Il distacco del ghiacciaio superiore di Coolidge sul Monviso nel luglio 1989. Le due foto a sinistra (scattate rispettivamente nel 1987 e nel 1989) mostrano la porzione di ghiacciaio distaccatasi durante l'evento, già preannunciata dall'evidente crepaccio che delimita l'area del successivo distacco. Nella foto a destra si vede invece l'area di accumulo della massa glaciale.

La sezione del ghiacciaio superiore di Coolidge ricostruita a partire da diverse fotografie scattate nel secolo precedente: si nota lo spessore esiguo della calotta glaciale nella sua parte terminale nel 1989, probabilmente causata dalle intense piogge estive ad alta quota.

Questa foto evidenzia l'area interessata dal crollo di una parte del ghiacciaio di Allalin il 30 agosto 1965, che mobilizzò quasi un milione di metri cubi di ghiaccio e terriccio causando danni ingenti e 88 vittime, lambendo il cantiere di Mallmark. In basso a destra si può intravvedere l'imbocco del tunnel del Monte Bianco.

La foto mostra il ghiacciaio della Croce Rossa, a strapiombo sul lago sottostante. In particolare, la porzione evidenziata nel cerchio rosso evidenzia il ghiacciaio sospeso che rappresenta il fattore più critico.

La foto evidenzia il rumoroso crollo roccioso avvenuto nell'agosto 2003, che ha provocato la chiusura della via d'accesso. Sulla destra, un ingrandimento dell'area evidenziata a sinistra nel rettangolo rosso, mostra la fase del distacco.
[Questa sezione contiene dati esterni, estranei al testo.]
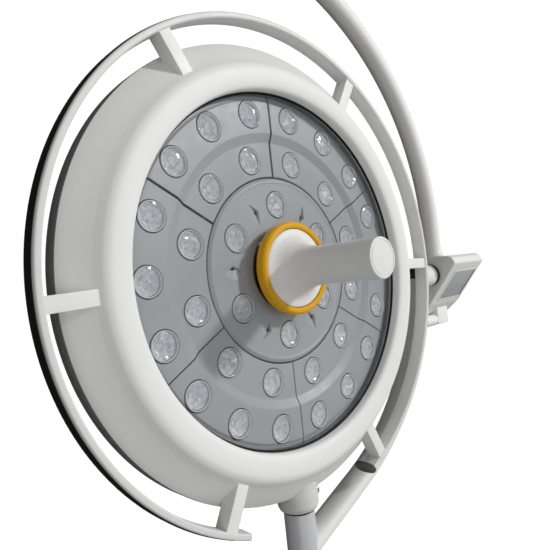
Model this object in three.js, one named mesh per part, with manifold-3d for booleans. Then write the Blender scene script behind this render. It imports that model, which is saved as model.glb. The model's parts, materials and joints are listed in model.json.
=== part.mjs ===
// Ceiling surgical light head on a three-axis cardanic suspension.
// Row frame: millimetres, +Z up, the lamp faces -Y. Origin: centre of the top face of the arm flange, on the spindle axis.
// Every piece is drawn in the lamp frame (x right, y up, z out of the lamp face, origin in the plane of the bezel's
// inner edge) and one group turns that frame into the row frame.
import * as THREE from 'three';
import { mergeVertices } from 'three/addons/utils/BufferGeometryUtils.js';
import Module from 'manifold-3d';

const wasm = await Module();
wasm.setup();

// ---- driving dimensions (mm) ----
const GAP = 0.3;                 // assembly gap between touching pieces
const SEG = 36;                  // facets of the large turned parts
const FLANGE_TOP = 640;          // height of the arm flange above the lamp centre
const AXIS_N = -42;              // depth of the spindle, side and post axes behind the bezel edge plane
const SIDE_Y = -40;              // height of the side joint below the lamp centre
const BOW_R = 455;               // outer bow centreline radius
const BOW_CY = 56;               // outer bow centre height
const BOW_TUBE = 17.3;           // outer bow tube radius
const BOW2_R = 380;              // inner bow centreline radius
const BOW2_W = 13;               // inner bow half thickness, radial
const BOW2_D = 21;               // inner bow half width, axial
const BOW2_A = 22;               // angle from the bottom at which the inner bow runs straight into the post
const RB = 250;                  // bezel inner radius
const SEAM_R = 133;              // boundary between centre carrier and sector carriers
const LENS_R = 19;               // lens radius
const LENS_RINGS = [[222.2, [10, 30, 50]], [160, [15, 45]]];
const LENS_IN_R = 93.8;          // inner ring of lenses
const RAIL_R = 349.2, RAIL_Z = -8.5, RAIL_A = 4.2, RAIL_B = 12.5;
const RAIL_END = 21.5;           // half angle of the rail's opening at the bottom
const STRUT_A = [26.6, 87.8, 149.2];
const POST_R = 22.7;
const BOSS_R = 29.5;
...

Distacco di una porzione rocciosa avvenuto sulla "Cheminée" nell'agosto 2003 al di sotto del rifugio Carrel (a 3830 m di quota, visibile nella foto a sinistra in alto al centro). La zona di distacco è evidenziata da un asterisco rosso. Al di sotto della porzione rocciosa è evidente una lama di ghiaccio. Le foto sono state scattate da M. Scolari (sinistra) e da L. Trucco (destra, 18 agosto 2003).
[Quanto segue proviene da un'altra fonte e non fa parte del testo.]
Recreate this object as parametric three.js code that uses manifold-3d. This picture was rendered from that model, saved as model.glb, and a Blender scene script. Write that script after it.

Il lago epiglaciale del Rocciamelone, in territorio francese ma appoggiato al confine Italia-Francia, già evidente nel 2000, fotografato nell'agosto 2001. Si nota nella foto a destra l'instabile argine glaciale che contiene il lago. Il rischio è accresciuto dalla possibilità che qualche iceberg blocchi il normale canale di deflusso del lago (verso l'Italia), causandone un incremento del livello. Il volume del lago crebbe fino al 2004, anno in cui il rischio di rottura della diga fece iniziare i lavori di svuotamento. Tutte le foto sono state scattate dalla SMI.
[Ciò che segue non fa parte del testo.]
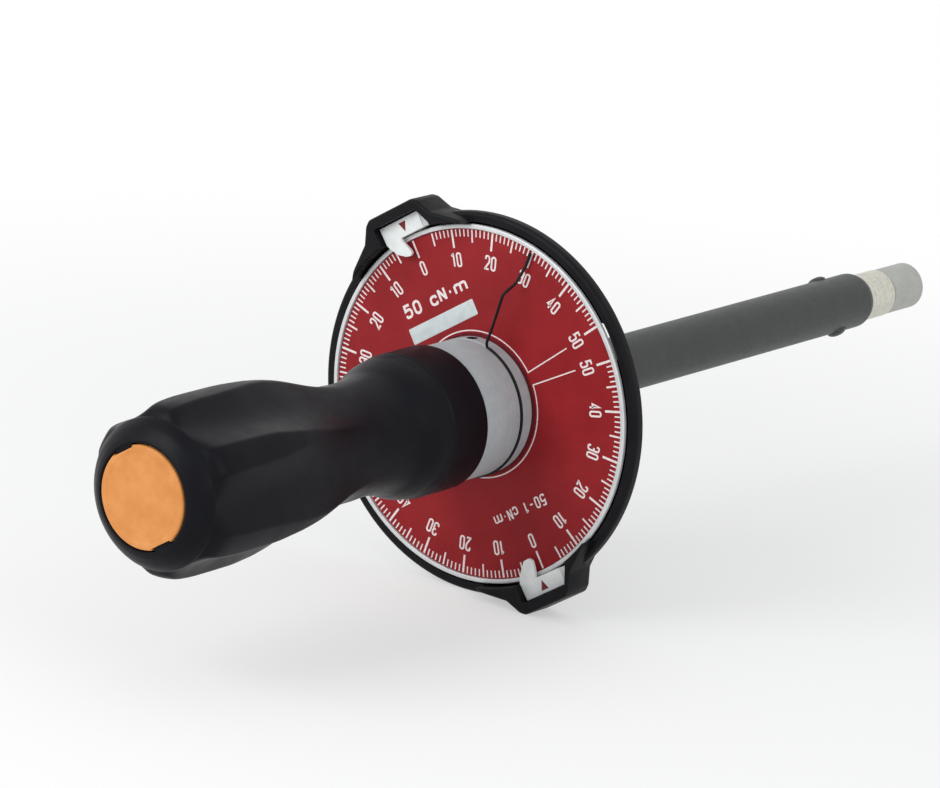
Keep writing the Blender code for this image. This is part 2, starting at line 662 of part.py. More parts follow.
def index_frame(frame):
    """The frame that turns with the bit: a dish with a hub on the tube, two windows and two deep ears."""
    back = BACK_REAR
    bore = TUBE_RADIUS + CLEARANCE
    profile = [
        (HUB_REAR, bore),
        (HUB_REAR, HUB_RADIUS - 0.5 * MM),
        (HUB_REAR - 0.5 * MM, HUB_RADIUS),
        (back + 0.8 * MM, HUB_RADIUS),
        (back, HUB_RADIUS + 0.8 * MM),
        (back, RING_RADIUS - 1.5 * MM),
        (back - 0.4 * MM, RING_RADIUS - 0.6 * MM),
        (back - 1.1 * MM, RING_RADIUS),
        (RING_FRONT + 0.6 * MM, RING_RADIUS),
        (RING_FRONT, RING_RADIUS - 0.6 * MM),
        (RING_FRONT, bore),
    ]
    body = turned("index_frame", profile, frame, FRAME_STEPS, ((0.013, 0.014, 0.016), 0, 0.45))
    deep = EAR_REAR - EAR_FRONT
    for side, name in ((1, "upper"), (-1, "lower")):
        boolean(body, slab(f"ear_{name}", ear_outline(side), EAR_FRONT, deep, frame), "UNION")
    room = [
        (BACK_FRONT, 0), (BACK_FRONT, RING_INNER_RADIUS),
        (EAR_FRONT - MM, RING_INNER_RADIUS), (EAR_FRONT - MM, 0),
    ]
    half_step = (0, math.pi / FRAME_STEPS, 0)
    dial_room = turned("dial_room", room, frame, FRAME_STEPS, rotation=half_step)
    boolean(body, dial_room, "DIFFERENCE")
    half, reach = INDEX_WIDTH / 2 + CLEARANCE, INDEX_OUTER + CLEARANCE
    pockets = slab(
        "index_pockets", [(-half, -reach), (half, -reach), (half, reach), (-half, reach)],
        EAR_FRONT - MM, INDEX_REAR + CLEARANCE - EAR_FRONT + MM, frame,
    )
    boolean(body, pockets, "DIFFERENCE")
    for side, name in ((1, "right"), (-1, "left")):
        x0, x1 = sorted((side * WINDOW_INNER, side * WINDOW_OUTER))
        outline = rounded_box(x0, x1, -WINDOW_HEIGHT / 2, WINDOW_HEIGHT / 2, 2.5 * MM)
        window = slab(f"window_{name}", outline, BACK_FRONT - MM, BACK_THICKNESS + 2 * MM, frame)
        boolean(body, window, "DIFFERENCE")
    angle = math.radians(90)
    hole = radial_rod(
        "hub_screw_cut", angle, TUBE_RADIUS, HUB_RADIUS + MM, HUB_SCREW_RADIUS + CLEARANCE,
        HUB_SCREW_STATION, frame,
    )
    boolean(body, hole, "DIFFERENCE")
    radial_rod(
        "hub_set_screw", angle, TUBE_RADIUS + CLEARANCE, HUB_RADIUS - 0.3 * MM, HUB_SCREW_RADIUS,
        HUB_SCREW_STATION, frame, ((0.02, 0.02, 0.02), 1, 0.4),
    )
    return body


def index_piece(name, side, frame):
    """A white index: a block in the ear's pocket and one finger that reaches over the rim."""
    half = INDEX_WIDTH / 2
    block = [(-half, INDEX_INNER), (half, INDEX_INNER), (half, INDEX_OUTER), (-half, INDEX_OUTER)]
    finger = [
        (-FINGER_EDGE, INDEX_INNER + MM),
        (-FINGER_EDGE, FINGER_REACH + 0.4 * MM),
        (-FINGER_EDGE - 0.4 * MM, FINGER_REACH),
        (-FINGER_EDGE - 1.2 * MM, FINGER_REACH + 0.1 * MM),
        (-half - 0.1 * MM, INDEX_INNER - 1.2 * MM),
        (-half, INDEX_INNER + MM),
    ]
    white = ((0.8, 0.8, 0.78), 0, 0.4)
    body = slab(
        name, [(x, side * z) for x, z in block], INDEX_FACE, INDEX_REAR - INDEX_FACE, frame, white
    )
    reach = slab(f"{name}_finger", [(x, side * z) for x, z in finger], INDEX_FACE, FINGER_THICKNESS, frame)
    boolean(body, reach, "UNION")
    return body


def tube(frame):
    """The long tube that carries the index frame at its rear and the bit holder at its front."""
    profile = [
        (TUBE_END, TUBE_BORE),
        (TUBE_END, TUBE_RADIUS - 0.7 * MM),
        (TUBE_END - 0.5 * MM, TUBE_RADIUS - 0.3 * MM),
        (TUBE_END - 1.5 * MM, TUBE_RADIUS),
        (TUBE_REAR, TUBE_RADIUS),
        (TUBE_REAR, TUBE_BORE),
    ]
    body = turned("tube", profile, frame, 36, ((0.09, 0.10, 0.105), 0.3, 0.45))
    for side, name in ((0, "upper"), (1, "lower")):
        hole = radial_rod(
            f"tube_screw_cut_{name}", math.pi * side, 0, TUBE_RADIUS + MM, TUBE_SCREW_SHANK + CLEARANCE,
            TUBE_SCREW_STATION, frame,
        )
        boolean(body, hole, "DIFFERENCE")
    return body


def bushes(frame):
    """The two plain bushes that the journal turns in."""
    bronze = ((0.45, 0.28, 0.12), 1, 0.35)
    flange_rear = DIAL_THICKNESS + CLEARANCE
    flange_front, flange = TUBE_REAR - CLEARANCE, TUBE_RADIUS - 0.2 * MM
    rear = [
        (BUSH_SPLIT, BUSH_BORE), (BUSH_SPLIT, BUSH_RADIUS), (flange_front, BUSH_RADIUS),
        (flange_front, flange), (flange_rear, flange), (flange_rear, BUSH_BORE),
    ]
    turned("rear_bush", rear, frame, 24, bronze)
    end, start = clip_station() - CLIP_GROOVE, BUSH_SPLIT + 1.5 * MM
    front = [(end, BUSH_BORE), (end, BUSH_RADIUS), (start, BUSH_RADIUS), (start, BUSH_BORE)]
    turned("front_bush", front, frame, 24, bronze)


def tube_screws(frame):
    """Two domed screws, one each side, that hold the bit holder in the tube."""
    black = ((0.05, 0.055, 0.06), 1, 0.4)
    seat = TUBE_RADIUS + 0.1 * MM
    inner = BAR_HEAD_RADIUS + 2 * CLEARANCE + 0.2 * MM
    for side, name in ((0, "upper"), (1, "lower")):
        long = seat - inner
        profile = [
            (long + TUBE_SCREW_PROUD, 0),
            (long + TUBE_SCREW_PROUD, 0.45 * TUBE_SCREW_HEAD),
            (long + 0.75 * TUBE_SCREW_PROUD, 0.8 * TUBE_SCREW_HEAD),
            (long + 0.3 * TUBE_SCREW_PROUD, TUBE_SCREW_HEAD),
            (long, TUBE_SCREW_HEAD),
            (long, TUBE_SCREW_SHANK),
            (0, TUBE_SCREW_SHANK),
            (0, 0),
        ]
        spot = radial(math.pi * side, inner, TUBE_SCREW_STATION)
        screw = turned(f"tube_screw_{name}", profile, frame, 20, black, **spot)
        key = slab(f"tube_screw_key_{name}", polygon(6, 0.9 * MM), long - 0.4 * MM, 3 * MM, screw)
        boolean(screw, key, "DIFFERENCE")


def bit_holder(frame):
    """The bit holder: a tail in the tube, a bright neck, and a stem with the hexagon socket."""
    tail, bore = TUBE_BORE - CLEARANCE, BAR_HEAD_RADIUS + CLEARANCE
    bar_end = BAR_FRONT + CLEARANCE
    profile = [
        (HOLDER_FRONT, 0),
        (HOLDER_FRONT, STEM_RADIUS),
        (SLEEVE_REAR - CLEARANCE, STEM_RADIUS),
        (SLEEVE_REAR - CLEARANCE, NECK_RADIUS - 0.3 * MM),
        (SLEEVE_REAR - 2 * CLEARANCE, NECK_RADIUS),
        (TUBE_END + CLEARANCE, NECK_RADIUS),
        (TUBE_END + CLEARANCE, tail),
        (HOLDER_TAIL, tail),
        (HOLDER_TAIL, bore),
        (bar_end, bore),
        (bar_end, 0),
    ]
    body = turned("bit_holder", profile, frame, 32, ((0.62, 0.61, 0.58), 1, 0.3))
    socket = slab(
        "hex_socket", polygon(6, HEX_CORNER, math.pi / 6), HOLDER_FRONT - HEX_DEPTH, HEX_DEPTH + MM, frame
    )
    boolean(body, socket, "DIFFERENCE")
    for side, name in ((0, "upper"), (1, "lower")):
        hole = radial_rod(
            f"holder_screw_cut_{name}", math.pi * side, 0, TUBE_RADIUS, TUBE_SCREW_SHANK + CLEARANCE,
            TUBE_SCREW_STATION, frame,
        )
        boolean(body, hole, "DIFFERENCE")
    hole = radial_rod(
        "ball_cut", 0.0, 0, STEM_RADIUS + MM, BALL_RADIUS + CLEARANCE, BALL_STATION, frame
    )
    boolean(body, hole, "DIFFERENCE")
    ball = [
        (BALL_RADIUS * math.cos(math.radians(a)), BALL_RADIUS * math.sin(math.radians(a)))
        for a in range(0, 181, 30)
    ]
    ball[0], ball[-1] = (BALL_RADIUS, 0), (-BALL_RADIUS, 0)
    steel = ((0.6, 0.6, 0.62), 1, 0.2)
    turned("detent_ball", ball, frame, 12, steel, location=(0, BALL_STATION, BALL_CIRCLE))
    return body


def chuck_sleeve(frame):
    """The grey sleeve round the stem. Pulled forward, it brings a relief over the ball and frees it."""
    bore = SLEEVE_BORE
    relief = BALL_STATION - SLEEVE_TRAVEL
    profile = [
        (SLEEVE_FRONT, bore),
        (SLEEVE_FRONT, SLEEVE_RADIUS - 0.35 * MM),
        (SLEEVE_FRONT - 0.25 * MM, SLEEVE_RADIUS - 0.1 * MM),
        (SLEEVE_FRONT - 0.7 * MM, SLEEVE_RADIUS),
        (SLEEVE_REAR + 0.3 * MM, SLEEVE_RADIUS),
        (SLEEVE_REAR, SLEEVE_RADIUS - 0.3 * MM),
        (SLEEVE_REAR, bore),
        (relief - 1.2 * MM, bore),
        (relief - MM, bore + SLEEVE_RELIEF),
        (relief + MM, bore + SLEEVE_RELIEF),
        (relief + 1.2 * MM, bore),
    ]
    turned("chuck_sleeve", profile, frame, 32, ((0.36, 0.36, 0.35), 0.3, 0.6))


def build():
    clear_scene()
    make_collections()
    middle = (CAP_REAR + HOLDER_FRONT) / 2
    tool = add_empty("tool_frame", location=(0, -middle, RING_RADIUS), roll=REST_ROLL)
    driver = add_empty("driver_axis", tool)
    pointer = add_empty("pointer_axis", tool, location=(0, POINTER_STATION, 0))
    pointer_frame = add_empty("pointer_frame", pointer, location=(0, -POINTER_STATION, 0))
    chuck = add_empty("chuck_axis", driver)
    grip(tool)
    cap(tool)
    fasten_grip(tool)
    spindle(tool)
    collar(tool)
    dial(tool)
    torsion_bar(tool)
    journal_clip(tool)
    memory_pointer(pointer_frame)
    index_frame(driver)
    index_piece("index_upper", 1, driver)
    index_piece("index_lower", -1, driver)
    tube(driver)
    bushes(driver)
    tube_screws(driver)
    bit_holder(driver)
    chuck_sleeve(chuck)


build()
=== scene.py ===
"""The looks of a dial torque screwdriver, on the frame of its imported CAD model.

Every piece is made in the tool's own frame, in millimetres: y runs along the tool from the grip (-) to the
bit holder (+), station 0 is the front edge of the dial's rim, z points to the upper ear and x to the right
when the dial is read. TOOL places that frame in the world: it is baked into each mesh, and the materials go
back through it. Angles on the dial start at the upper zero and run clockwise as the dial is read.
"""

import math

import bmesh
import bpy
import numpy as np
from mathutils import Matrix, Vector


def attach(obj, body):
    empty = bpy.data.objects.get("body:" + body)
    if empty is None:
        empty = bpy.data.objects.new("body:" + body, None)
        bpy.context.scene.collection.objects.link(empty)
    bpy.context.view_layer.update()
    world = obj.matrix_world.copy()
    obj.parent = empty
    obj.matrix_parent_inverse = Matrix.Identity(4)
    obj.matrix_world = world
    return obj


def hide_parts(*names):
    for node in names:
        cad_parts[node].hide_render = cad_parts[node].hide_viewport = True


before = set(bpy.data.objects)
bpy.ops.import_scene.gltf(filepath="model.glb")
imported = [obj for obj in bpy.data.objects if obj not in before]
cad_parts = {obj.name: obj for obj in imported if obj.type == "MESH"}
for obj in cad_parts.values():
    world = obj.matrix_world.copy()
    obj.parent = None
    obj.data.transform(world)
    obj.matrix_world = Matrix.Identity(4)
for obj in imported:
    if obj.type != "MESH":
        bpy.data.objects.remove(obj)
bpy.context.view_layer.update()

MM = 0.001
EAR_CORNER = (6.2, 43.8)
RING_RADIUS = 40.0
REST_ROLL = math.atan2(*EAR_CORNER) + math.acos(RING_RADIUS / math.hypot(*EAR_CORNER))
TOOL = Matrix.Translation((0, -27.15 * MM, RING_RADIUS * MM)) @ Matrix.Rotation(-REST_ROLL, 4, "Y")

# Radii are named so. FACE, GROOVE, the screws and the ends are stations along the tool.
DIAL_RADIUS = 37.5
RIM_INNER_RADIUS = 36.55
SHEET_RADIUS = 36.5
TICK_RADIUS = 36.3
GAP_RADIUS = 14.72
COLLAR_RADIUS = 14.3
CAP_RADIUS = 10.33
CAP_SEAT_RADIUS = 9.53
BORE_RADIUS = 6.3
HUB_BORE_RADIUS = 6.4
TUBE_RADIUS = 6.1
FACE = 0.6
GRIP_FRONT = -15.5
GRIP_REAR = -105.0
GROOVE = -3.5
COLLAR_SCREW = -1.6
HUB_SCREW = 8.4
TUBE_SCREW = 128.0
TUBE_END = 138.5
HOLDER_END = 159.6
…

Il lago effimero del Belvedere, sulle pendici del Monte Rosa, all'interno di una lingua di ghiaccio dell'omonimo ghiacciaio, fotografato nel 2001, quando si era formato da poco all'interno di un'insenatura a mezzaluna, e l'anno successivo. Anche in questo caso, il pericolo di una rottura degli argini del lago fece iniziare i lavori di svuotamento, molto complicati dalla localizzazione del lago, ma fortunatamente il lago si svuotò da solo in modo naturale ad opera di un'infiltrazione all'interno del ghiaccio.

Evidenza dei punti sensibili, cioé "a rischio", sulla parete orientale del Monte Rosa (foto: Fischer).

L'hotel Belvedere sul ghiacciaio del Rodano, a 2220 m di quota, come appariva nel 1907 (sopra, da una cartolina illustrata dell'epoca) e come appare in epoca recente (sotto: il ghiacciaio non c'è più!).

Un'immagine del ghiacciaio come appariva nel 1820 (da un dipinto), nel 1993 (da una foto presa con la stessa angolazione), e come è previsto che appaia tra qualche decina d'anni. L'enorme lingua glaciale che all'inizio del 19° secolo avvolgeva l'abitato sulle colline in primo piano appare in forte ritirata e molto assottigliata 15 anni fa (l'assenza di pericolo ha favorito l'ingrandimento delle strutture edilizie sulle colline), mentre per i prossimi decenni si prevede l'interruzione della lingua in prossimità del cambio di pendenza della valle, con la conseguente fusione del ghiacciaio morto residuo.